Restate every line of the material, word for word.

>> begin Excerpted data

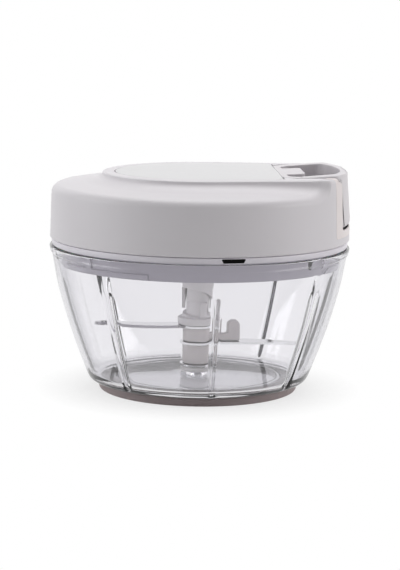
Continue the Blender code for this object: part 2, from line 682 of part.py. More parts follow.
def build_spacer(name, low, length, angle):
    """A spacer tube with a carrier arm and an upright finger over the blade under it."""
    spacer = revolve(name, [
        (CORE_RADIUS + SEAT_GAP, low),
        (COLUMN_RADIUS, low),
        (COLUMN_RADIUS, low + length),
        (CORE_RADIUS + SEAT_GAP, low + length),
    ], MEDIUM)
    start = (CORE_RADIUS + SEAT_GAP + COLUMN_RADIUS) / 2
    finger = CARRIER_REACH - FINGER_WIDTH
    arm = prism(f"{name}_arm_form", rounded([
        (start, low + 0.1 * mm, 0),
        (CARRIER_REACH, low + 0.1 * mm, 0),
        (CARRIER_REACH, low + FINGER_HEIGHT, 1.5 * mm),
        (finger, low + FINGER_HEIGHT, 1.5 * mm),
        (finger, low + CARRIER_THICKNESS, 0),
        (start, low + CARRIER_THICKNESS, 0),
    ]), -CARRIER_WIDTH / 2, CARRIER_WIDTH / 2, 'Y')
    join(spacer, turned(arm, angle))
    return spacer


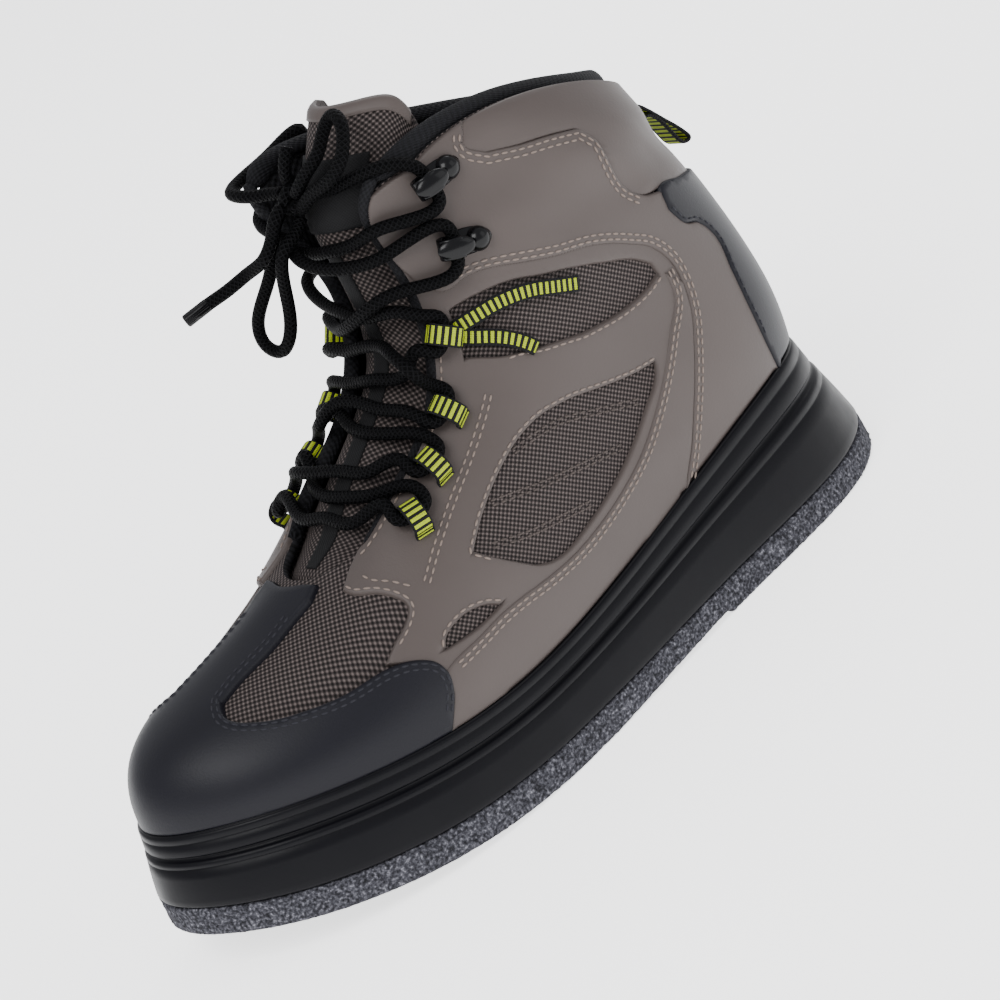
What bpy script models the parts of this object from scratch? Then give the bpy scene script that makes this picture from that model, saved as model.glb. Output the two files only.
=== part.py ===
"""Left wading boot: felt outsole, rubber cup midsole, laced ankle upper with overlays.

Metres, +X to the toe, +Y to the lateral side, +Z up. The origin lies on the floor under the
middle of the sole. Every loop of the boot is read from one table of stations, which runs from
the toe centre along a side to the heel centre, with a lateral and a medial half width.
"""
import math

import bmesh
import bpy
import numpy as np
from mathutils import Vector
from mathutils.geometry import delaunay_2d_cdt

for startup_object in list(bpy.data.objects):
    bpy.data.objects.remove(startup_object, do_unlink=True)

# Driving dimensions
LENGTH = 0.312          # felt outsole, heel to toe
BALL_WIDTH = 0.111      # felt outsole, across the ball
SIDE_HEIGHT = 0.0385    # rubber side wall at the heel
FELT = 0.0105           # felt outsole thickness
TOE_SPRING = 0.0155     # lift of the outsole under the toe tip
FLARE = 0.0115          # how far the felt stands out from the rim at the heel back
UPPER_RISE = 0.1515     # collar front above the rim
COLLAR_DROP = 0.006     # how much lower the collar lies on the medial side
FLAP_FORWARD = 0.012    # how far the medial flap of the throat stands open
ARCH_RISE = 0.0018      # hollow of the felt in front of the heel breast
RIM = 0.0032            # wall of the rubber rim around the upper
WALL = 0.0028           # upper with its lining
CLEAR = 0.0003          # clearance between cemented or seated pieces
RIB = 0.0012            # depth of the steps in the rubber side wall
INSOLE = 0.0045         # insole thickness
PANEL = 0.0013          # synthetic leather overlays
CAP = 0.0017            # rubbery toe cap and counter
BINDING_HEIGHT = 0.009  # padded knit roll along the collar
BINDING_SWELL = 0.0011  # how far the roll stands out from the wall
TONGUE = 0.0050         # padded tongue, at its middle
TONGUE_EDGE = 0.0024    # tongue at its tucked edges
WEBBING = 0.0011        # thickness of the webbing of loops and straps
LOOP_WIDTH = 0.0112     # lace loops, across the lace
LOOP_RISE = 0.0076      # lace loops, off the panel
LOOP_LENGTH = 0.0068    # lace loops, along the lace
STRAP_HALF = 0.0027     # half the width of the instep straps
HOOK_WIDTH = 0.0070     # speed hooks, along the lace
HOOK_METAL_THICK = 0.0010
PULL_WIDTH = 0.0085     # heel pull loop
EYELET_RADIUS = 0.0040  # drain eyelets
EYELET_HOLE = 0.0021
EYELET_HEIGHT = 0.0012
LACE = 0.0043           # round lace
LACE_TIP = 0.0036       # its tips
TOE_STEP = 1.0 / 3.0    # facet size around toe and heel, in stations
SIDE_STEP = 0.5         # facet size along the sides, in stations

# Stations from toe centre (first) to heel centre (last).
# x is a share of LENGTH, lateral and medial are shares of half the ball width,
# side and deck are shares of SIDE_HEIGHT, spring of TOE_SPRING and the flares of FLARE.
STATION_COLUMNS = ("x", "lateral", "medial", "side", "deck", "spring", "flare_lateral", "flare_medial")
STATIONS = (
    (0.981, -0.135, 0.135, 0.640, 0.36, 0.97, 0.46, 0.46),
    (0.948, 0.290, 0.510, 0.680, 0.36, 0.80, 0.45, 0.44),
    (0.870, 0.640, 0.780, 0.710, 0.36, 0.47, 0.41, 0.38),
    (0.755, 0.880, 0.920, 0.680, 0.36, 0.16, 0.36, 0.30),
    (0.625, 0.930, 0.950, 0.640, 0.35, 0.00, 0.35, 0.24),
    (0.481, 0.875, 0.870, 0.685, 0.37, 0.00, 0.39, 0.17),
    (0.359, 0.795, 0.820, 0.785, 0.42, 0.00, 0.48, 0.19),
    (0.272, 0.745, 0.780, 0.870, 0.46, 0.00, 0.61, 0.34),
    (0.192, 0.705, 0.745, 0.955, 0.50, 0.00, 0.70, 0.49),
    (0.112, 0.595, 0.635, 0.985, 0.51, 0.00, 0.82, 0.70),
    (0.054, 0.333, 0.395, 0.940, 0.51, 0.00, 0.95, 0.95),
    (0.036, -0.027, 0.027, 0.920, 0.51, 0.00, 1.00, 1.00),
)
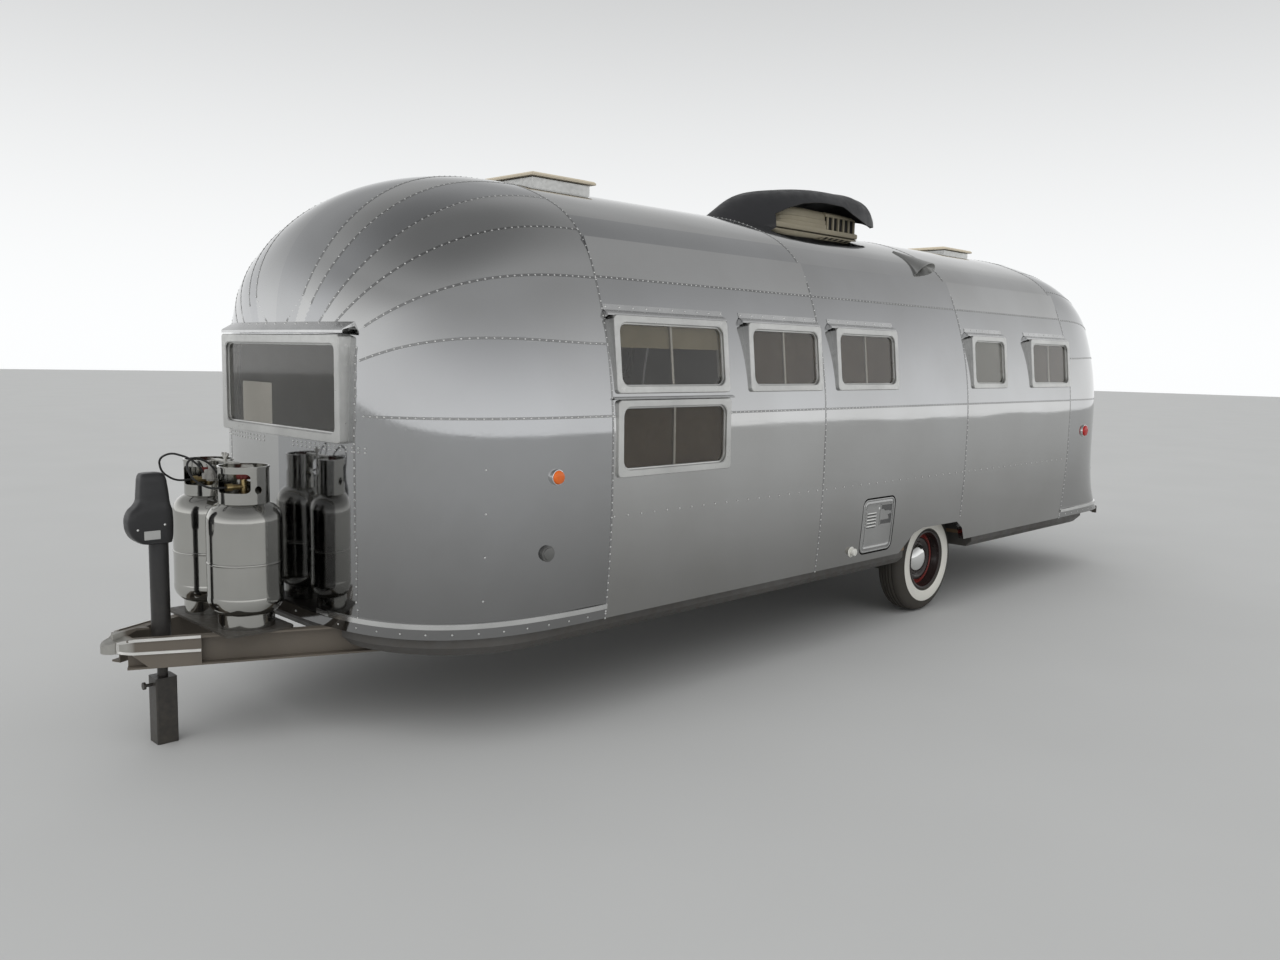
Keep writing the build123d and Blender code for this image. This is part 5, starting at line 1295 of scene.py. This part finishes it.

>> end Excerpted data

### Solution for this exercise:
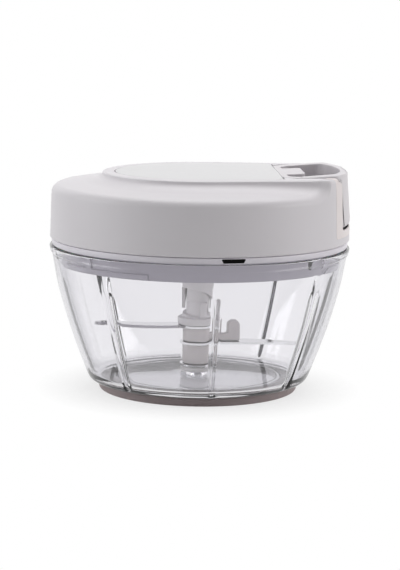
Continue the Blender code for this object: part 2, from line 682 of part.py. More parts follow.
def build_spacer(name, low, length, angle):
    """A spacer tube with a carrier arm and an upright finger over the blade under it."""
    spacer = revolve(name, [
        (CORE_RADIUS + SEAT_GAP, low),
        (COLUMN_RADIUS, low),
        (COLUMN_RADIUS, low + length),
        (CORE_RADIUS + SEAT_GAP, low + length),
    ], MEDIUM)
    start = (CORE_RADIUS + SEAT_GAP + COLUMN_RADIUS) / 2
    finger = CARRIER_REACH - FINGER_WIDTH
    arm = prism(f"{name}_arm_form", rounded([
        (start, low + 0.1 * mm, 0),
        (CARRIER_REACH, low + 0.1 * mm, 0),
        (CARRIER_REACH, low + FINGER_HEIGHT, 1.5 * mm),
        (finger, low + FINGER_HEIGHT, 1.5 * mm),
        (finger, low + CARRIER_THICKNESS, 0),
        (start, low + CARRIER_THICKNESS, 0),
    ]), -CARRIER_WIDTH / 2, CARRIER_WIDTH / 2, 'Y')
    join(spacer, turned(arm, angle))
    return spacer


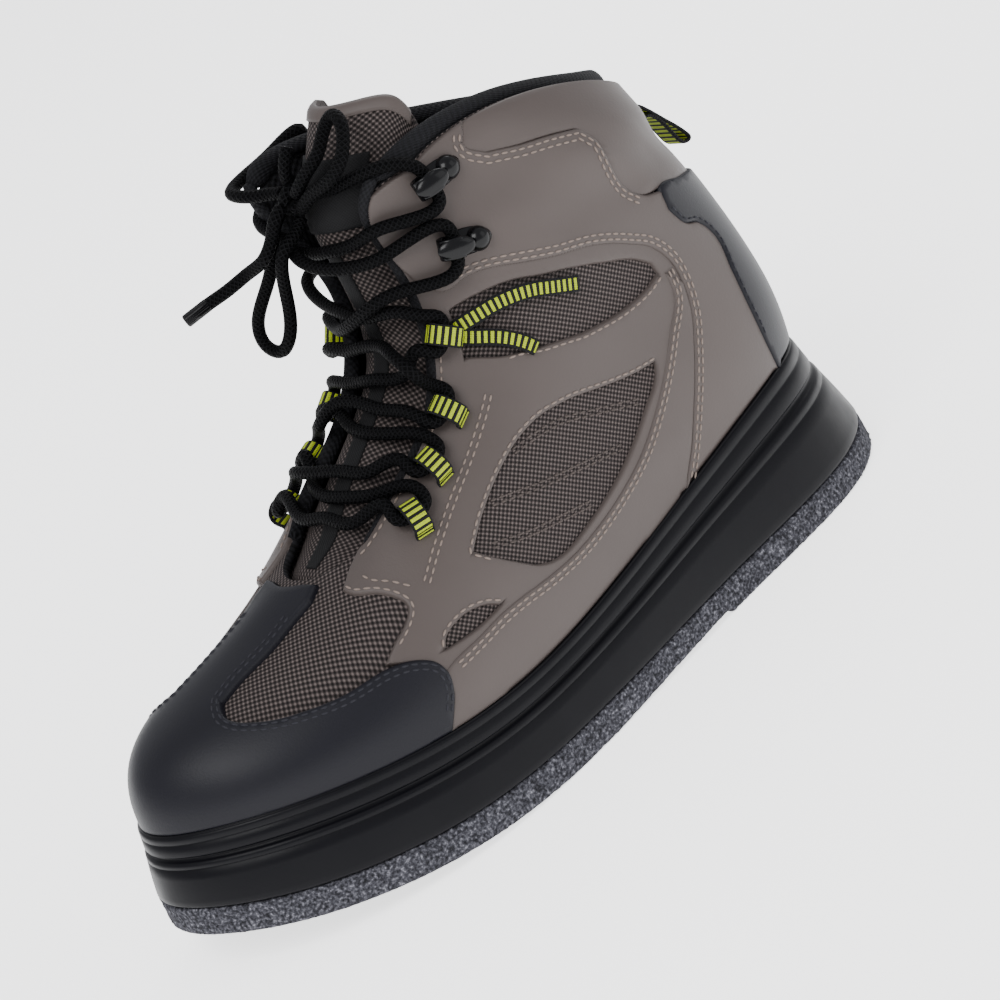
What bpy script models the parts of this object from scratch? Then give the bpy scene script that makes this picture from that model, saved as model.glb. Output the two files only.
=== part.py ===
"""Left wading boot: felt outsole, rubber cup midsole, laced ankle upper with overlays.

Metres, +X to the toe, +Y to the lateral side, +Z up. The origin lies on the floor under the
middle of the sole. Every loop of the boot is read from one table of stations, which runs from
the toe centre along a side to the heel centre, with a lateral and a medial half width.
"""
import math

import bmesh
import bpy
import numpy as np
from mathutils import Vector
from mathutils.geometry import delaunay_2d_cdt

for startup_object in list(bpy.data.objects):
    bpy.data.objects.remove(startup_object, do_unlink=True)

# Driving dimensions
LENGTH = 0.312          # felt outsole, heel to toe
BALL_WIDTH = 0.111      # felt outsole, across the ball
SIDE_HEIGHT = 0.0385    # rubber side wall at the heel
FELT = 0.0105           # felt outsole thickness
TOE_SPRING = 0.0155     # lift of the outsole under the toe tip
FLARE = 0.0115          # how far the felt stands out from the rim at the heel back
UPPER_RISE = 0.1515     # collar front above the rim
COLLAR_DROP = 0.006     # how much lower the collar lies on the medial side
FLAP_FORWARD = 0.012    # how far the medial flap of the throat stands open
ARCH_RISE = 0.0018      # hollow of the felt in front of the heel breast
RIM = 0.0032            # wall of the rubber rim around the upper
WALL = 0.0028           # upper with its lining
CLEAR = 0.0003          # clearance between cemented or seated pieces
RIB = 0.0012            # depth of the steps in the rubber side wall
INSOLE = 0.0045         # insole thickness
PANEL = 0.0013          # synthetic leather overlays
CAP = 0.0017            # rubbery toe cap and counter
BINDING_HEIGHT = 0.009  # padded knit roll along the collar
BINDING_SWELL = 0.0011  # how far the roll stands out from the wall
TONGUE = 0.0050         # padded tongue, at its middle
TONGUE_EDGE = 0.0024    # tongue at its tucked edges
WEBBING = 0.0011        # thickness of the webbing of loops and straps
LOOP_WIDTH = 0.0112     # lace loops, across the lace
LOOP_RISE = 0.0076      # lace loops, off the panel
LOOP_LENGTH = 0.0068    # lace loops, along the lace
STRAP_HALF = 0.0027     # half the width of the instep straps
HOOK_WIDTH = 0.0070     # speed hooks, along the lace
HOOK_METAL_THICK = 0.0010
PULL_WIDTH = 0.0085     # heel pull loop
EYELET_RADIUS = 0.0040  # drain eyelets
EYELET_HOLE = 0.0021
EYELET_HEIGHT = 0.0012
LACE = 0.0043           # round lace
LACE_TIP = 0.0036       # its tips
TOE_STEP = 1.0 / 3.0    # facet size around toe and heel, in stations
SIDE_STEP = 0.5         # facet size along the sides, in stations

# Stations from toe centre (first) to heel centre (last).
# x is a share of LENGTH, lateral and medial are shares of half the ball width,
# side and deck are shares of SIDE_HEIGHT, spring of TOE_SPRING and the flares of FLARE.
STATION_COLUMNS = ("x", "lateral", "medial", "side", "deck", "spring", "flare_lateral", "flare_medial")
STATIONS = (
    (0.981, -0.135, 0.135, 0.640, 0.36, 0.97, 0.46, 0.46),
    (0.948, 0.290, 0.510, 0.680, 0.36, 0.80, 0.45, 0.44),
    (0.870, 0.640, 0.780, 0.710, 0.36, 0.47, 0.41, 0.38),
    (0.755, 0.880, 0.920, 0.680, 0.36, 0.16, 0.36, 0.30),
    (0.625, 0.930, 0.950, 0.640, 0.35, 0.00, 0.35, 0.24),
    (0.481, 0.875, 0.870, 0.685, 0.37, 0.00, 0.39, 0.17),
    (0.359, 0.795, 0.820, 0.785, 0.42, 0.00, 0.48, 0.19),
    (0.272, 0.745, 0.780, 0.870, 0.46, 0.00, 0.61, 0.34),
    (0.192, 0.705, 0.745, 0.955, 0.50, 0.00, 0.70, 0.49),
    (0.112, 0.595, 0.635, 0.985, 0.51, 0.00, 0.82, 0.70),
    (0.054, 0.333, 0.395, 0.940, 0.51, 0.00, 0.95, 0.95),
    (0.036, -0.027, 0.027, 0.920, 0.51, 0.00, 1.00, 1.00),
)
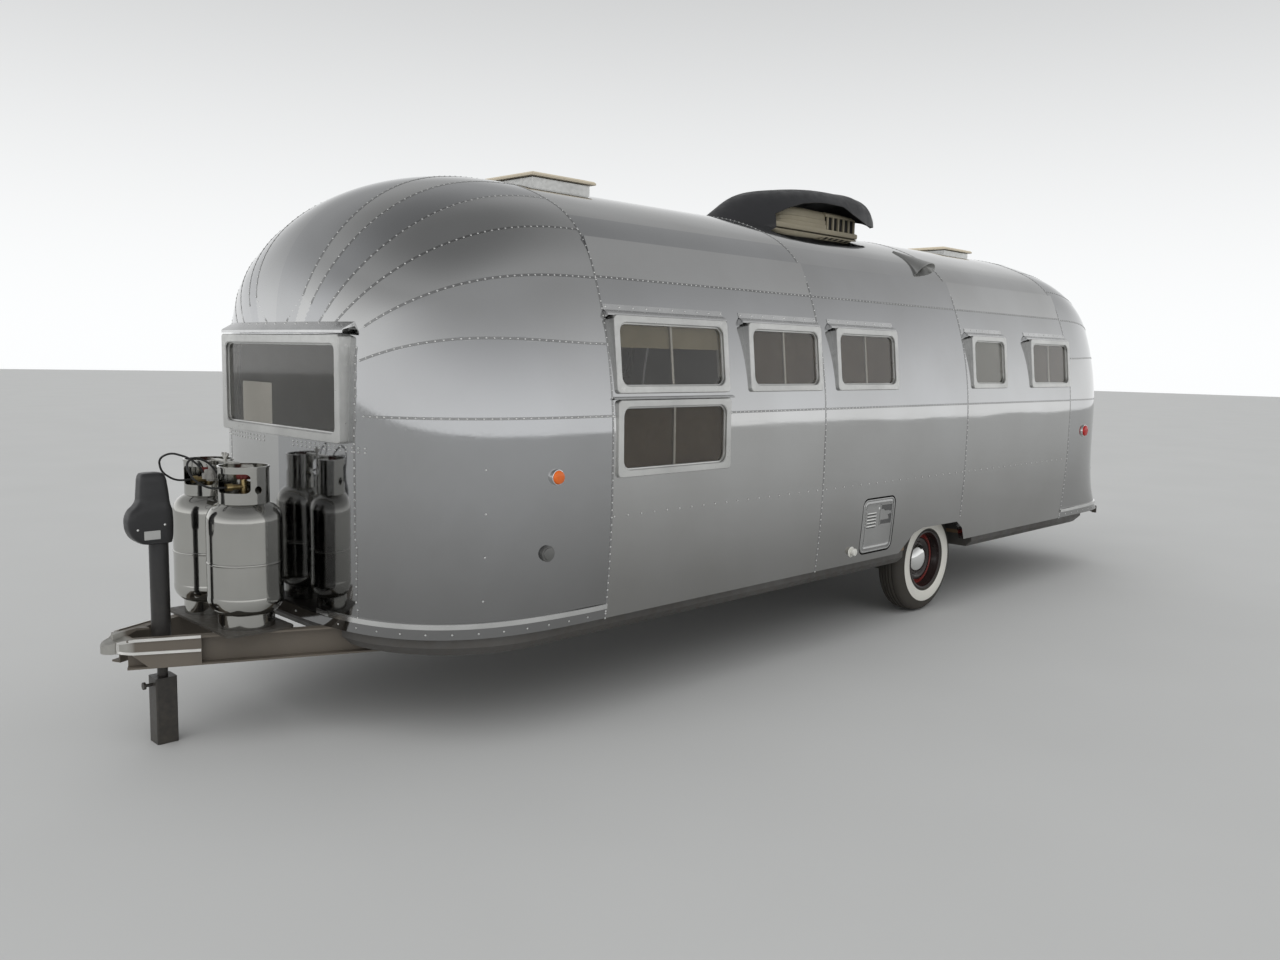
Keep writing the build123d and Blender code for this image. This is part 5, starting at line 1295 of scene.py. This part finishes it.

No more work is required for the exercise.